Two points wouldn't do it for Shue. No ties for him with the Bullets down, 102-100. He was going to let Johnson fling it, somehow get the ball and try to work off picks by who Cedric Maxwell calls "The Beef Brothers," Ruland and Rick Mahorn, and flip something rimward from 28 feet or so.
"One thing when he tries those three-pointers," said assistant Bernie Bickerstaff, "he doesn't leave any margin for error."
Even an unreformed Madden could not have failed to called it a three-pointer. Johnson even landed outside the three-point line.
"Earlier in the year," Johnson said, "I would have hurried it." In fact, he remembered missing a long two-pointer with the game on the line against the Celtics in Capital Centre.
"I was very calm tonight," he added.
Until M.L. Carr missed a long lunge with Boston's last shot. The Bullets, in fact everybody in the Garden, waited a few counts before reacting to the miss. It was as though they expected whatever a Celtic threw up would go in. An even uglier heave by Danny Ainge had broken Bullet hearts earlier at home.
"Exactly," Johnson said of that lingering doubt, even after Carr's shot banged high off the rim. "You're never sure against those guys until the buzzer sounds."
This time Ainge was on the sad end, sent in to guard Johnson on that grand shot but lost somewhere in the crowd, picked off by a beef brother.
In his 42 minutes, Johnson had 21 points and eight assists. He had just one turnover the second half.
"Spencer (Haywood) said at halftime I had to penetrate more," Johnson said, "go for the basket more to open up the outside game. Tonight, we played 48 minutes against 'em, not 24 like we did (in a Game 1 loss) Sunday."

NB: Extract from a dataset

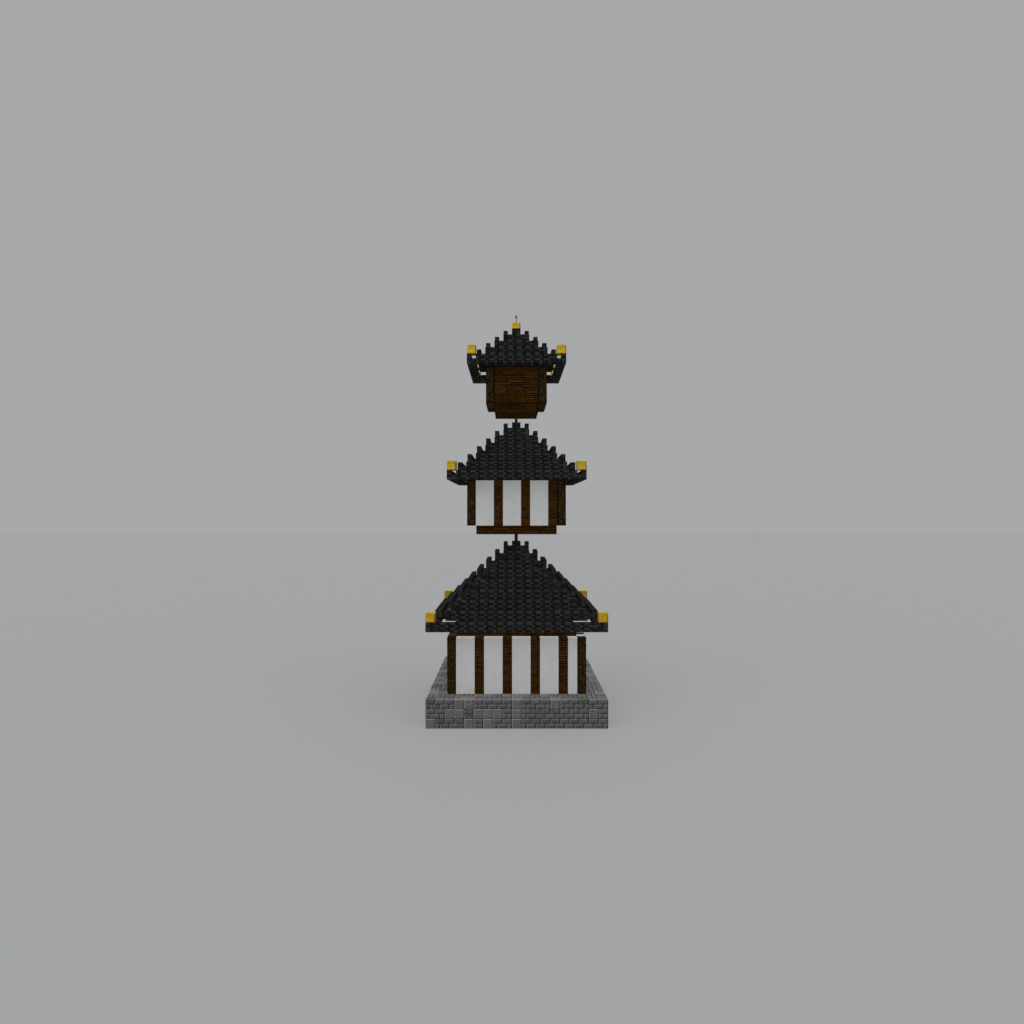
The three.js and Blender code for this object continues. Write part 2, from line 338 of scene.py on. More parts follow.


# %% [markdown]
# Hewn grey stone
# The plinth's coursed stones are a grey granite with a breath of purple, hewn with a point, so the face
# is pitted and each stone differs a little. The upper and left arrises carry a painted highlight, the
# lower ones a painted shade, and the joints are dark. Some stones carry moss, which holds on in the upper
# half where rain is caught. The pits could be modelled, but noise and a bump give them for far less. One
# function makes both stones, because the mossy ones are the same granite.

# %% Hewn grey stone
PIT_SIZE = 0.030
PIT_CONTRAST = (0.32, 0.68)
STONE_TONES = (0.77, 1.10)
# Where the lower right half of a face turns to the upper left one.
TO_UPPER_LEFT = (-0.1, 0.1)
# How far from a stone's arris the painted rim of highlight and shade starts, how near it is at its full, and
# what it covers.
PAINTED_LIGHT_RIM = (0.060, 0.030)
PAINTED_LIGHT_RIM_COVER = 0.9


def hewn_stone(name, has_moss):
    material, tree, shader = new_material(name)
    places = block_places(tree)
    pits = add(tree, "ShaderNodeTexNoise", {"Vector": places.grain, "Scale": 1 / PIT_SIZE, "Detail": 5.0})
    depth, stone = laid_over(tree, pits, PIT_CONTRAST, "#403f40", "#6c696b")
    # The rim is a painted highlight on the upper left and a painted shade on the lower right.
    _, lit_and_shaded_rim = laid_over(tree, places.lean, TO_UPPER_LEFT, "#29282a", "#757274")
    face = toned(tree, places, stone, STONE_TONES)
    _, colour = laid_over(tree, places.edge, PAINTED_LIGHT_RIM, face, lit_and_shaded_rim, PAINTED_LIGHT_RIM_COVER)
    if has_moss:
        colour, depth = mossy(tree, places, colour, depth)
    bump = add(tree, "ShaderNodeBump", {"Height": depth, "Distance": 0.006, "Strength": 0.8})
    fill(tree, shader, {"Base Color": colour, "Roughness": 0.92, "Specular IOR Level": 0.2, "Normal": bump})
    return material


# %% Moss
MOSS_PATCH = 0.080
TUFT_SIZE = 0.015
# How much likelier moss is towards the top of a stone, and how likely before it holds and covers all.
MOSS_RISE = 0.07
MOSS_EDGE = (0.54, 0.57)


def mossy(tree, places, colour, depth):
    """Lays moss over a stone's colour and relief."""
    patch = add(tree, "ShaderNodeTexNoise", {"Vector": places.grain, "Scale": 1 / MOSS_PATCH, "Detail": 5.0})
    held = add(tree, "ShaderNodeMath", {0: places.height, 1: MOSS_RISE, 2: patch}, operation="MULTIPLY_ADD")
    tuft = add(tree, "ShaderNodeTexNoise", {"Vector": places.grain, "Scale": 1 / TUFT_SIZE, "Detail": 3.0})
    green = add(tree, "ShaderNodeMix", {"Factor": tuft, "A": "#2d3b1b", "B": "#52632f"}, data_type="RGBA")
    cover, grown = laid_over(tree, held, MOSS_EDGE, colour, green)
    return grown, add(tree, "ShaderNodeMath", {0: cover, 1: depth}, operation="ADD")


# %% The clean and the mossy granite
granite = hewn_stone("hewn_grey_granite", has_moss=False)
mossy_granite = hewn_stone("hewn_grey_granite_with_moss", has_moss=True)
for material in (granite, mossy_granite):
    print(material.name, len(material.node_tree.nodes), "nodes")

# %% [markdown]
# Dressed slabs
# Between the coursed stones stand whole dressed slabs of a slightly bluer andesite, rubbed smooth. They
# show small pale crystals, and a drafted margin with a painted highlight in greyish tan on the upper and
# left sides and a painted shade on the lower and right ones. Noise would run the crystals together, so
# each is the middle of a cell. Real ones are a few millimetres wide and are drawn at about 25 mm so that
# they show.

# %% Dressed slabs
CLOUD_SIZE = 0.060
CLOUD_CONTRAST = (0.38, 0.62)
CRYSTAL_SPACING = 0.075
# How far out a crystal reaches, and where it has its full colour, as shares of the spacing.
CRYSTAL = (0.22, 0.15)
SLAB_TONES = (0.92, 1.06)
# How far from a slab's arris the drafted margin starts, and how near it is at its full.
MARGIN = (0.034, 0.0238)
andesite, tree, shader = new_material("rubbed_blue_grey_andesite")
places = block_places(tree)
cloud = add(tree, "ShaderNodeTexNoise", {"Vector": places.grain, "Scale": 1 / CLOUD_SIZE, "Detail": 4.0})
_, body = laid_over(tree, cloud, CLOUD_CONTRAST, "#4c4d4e", "#696b6c")
cells = add(tree, "ShaderNodeTexVoronoi", {"Vector": places.grain, "Scale": 1 / CRYSTAL_SPACING})
_, specked = laid_over(tree, cells, CRYSTAL, body, "#7d8086")
# The margin is a painted highlight on the upper left and a painted shade on the lower right.
_, lit_and_shaded_margin = laid_over(tree, places.lean, TO_UPPER_LEFT, "#323333", "#958f88")
face = toned(tree, places, specked, SLAB_TONES)
_, colour = laid_over(tree, places.edge, MARGIN, face, lit_and_shaded_margin)
bump = add(tree, "ShaderNodeBump", {"Height": cloud, "Distance": 0.003, "Strength": 0.6})
fill(tree, shader, {"Base Color": colour, "Roughness": 0.78, "Specular IOR Level": 0.25, "Normal": bump})
print(andesite.name, len(tree.nodes), "nodes")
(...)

The Celts sent Tiny Archibald and Gerald Henderson at Johnson at various times, and Johnson went right at them on the other end of the court. He had nine more points than both of them.
In Boston Coach Bill Fitch's mind, the Celtics lost in the last seconds, but were beaten in the third quarter.
"I kept thinking, three-four-five times," he said, "that we can't win doing things like that back then. You just want to tear up a blackboard after something like that. We kept letting them get offensive boards.
"But no excuses. You can say 'I should have done it. I could have done it.' But the point is we didn't do it. We just got outplayed. And if we don't admit that, it'll happen again."